When you write notes in lectures, you simply need to include the word “Lecture” in the title, and it will automatically appear in the lecture section of your Course MOC. If you like, you can create a third section for reading notes or other resources. Build whatever might be useful to you!

Any other notes you create within the “History of Rome” folder will appear as a list of links in the “Themes” section.

A section for notes with a certain tag could also pull in notes from other courses. For example, suppose you are also taking a “Roman Literature” course and reading Tacitus. In that case, you could tag the note with #RomanHistory and use dataview to pull that into your History of Rome MOC.

Step 2: Take Notes

This first step may seem obvious, but you must get your laptop out and make notes. During your lectures, seminars, while reading, or during discussions. If you don’t take notes in the first place, you’ll have nothing to manage or draw from later on. You’re just letting all that knowledge slip through your fingers.

Jotting down notes in Obsidian is simple, just hit the “New Note” button and start writing. Ensuring Obsidian is installed on your phone is a huge advantage; you can still write down your digital notes even if you don’t have your laptop with you.

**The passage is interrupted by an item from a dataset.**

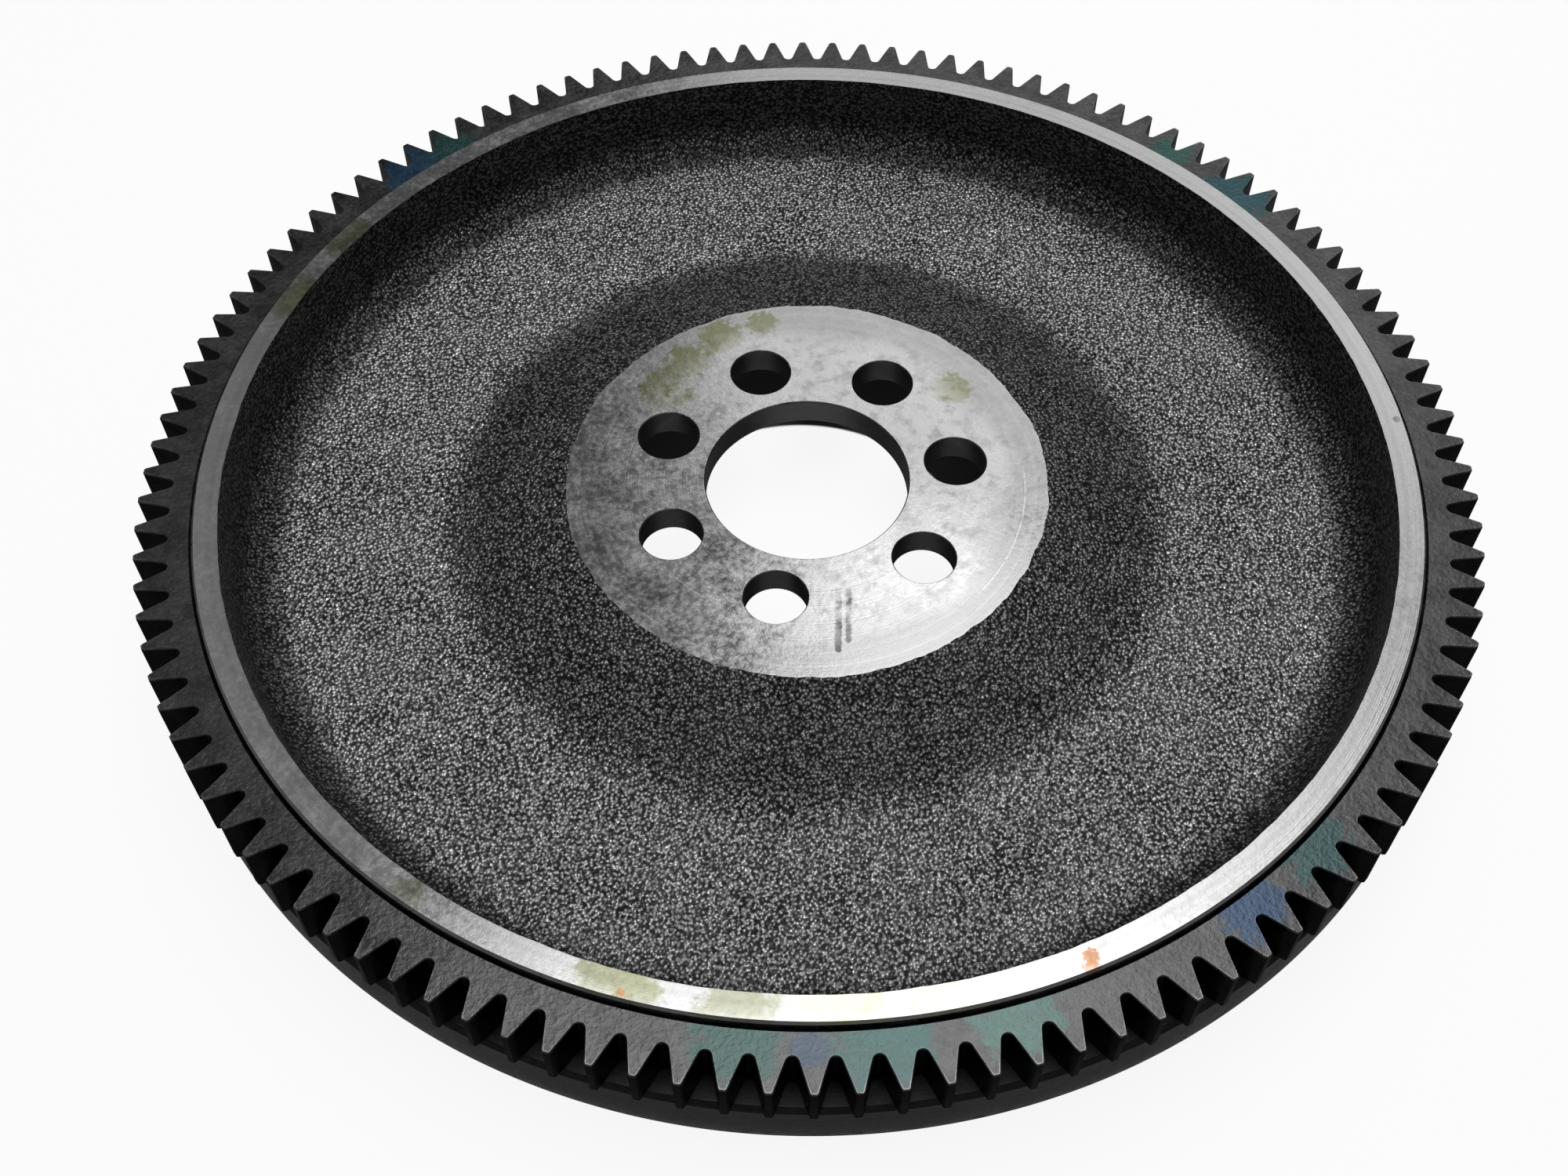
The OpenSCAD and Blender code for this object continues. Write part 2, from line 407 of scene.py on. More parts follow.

When taking your initial notes, don’t worry too much about formatting, category, linking, or organizing your notes; just summarize and get the information into your system. Then, you can come back later to tidy it up.

Step 3: Process Your Notes

Taking notes is a good start, but it isn’t enough to help you produce a world-class thesis or ace your exams. The real magic comes when you go back through your notes, delete what is unhelpful and move the useful information into a “theme note.” Within our example, “The Gallic Wars” or “Caesar’s Murder” might be themes you use.

A single lecture may include information about many different themes, so keeping only lecture notes is unhelpful when writing an essay on a certain topic, i.e., a theme. Instead, you want all the knowledge and references about that theme in one place. Of course, you can link to other themes or other notes when necessary when you need to draw in extra information.

  • Lecture notes are for input, i.e., gaining knowledge
  • These notes are for output, i.e., using that knowledge

Here’s the process:

  1. Take lecture notes or reading notes or capture other information Input
  2. Read your notes and look for emerging themes
  3. Create a theme note
  4. Add information from your input notes to your theme note, rewrite and expand the knowledge
  5. Create links and add tags to other notes where appropriate

Step 4: Review Your Notes

Obsidian has a “viewing mode” for when you want to browse through your second brain. You can toggle it on and off in the top right of the screen. If you’re not editing your notes, this is how you should view your PKM; it’s especially useful for revising and preparing for exams. In view mode, you can click links and tags to see the connections you made between your notes.

Go Study

All that’s left is to go hit the books! Don’t forget to take notes!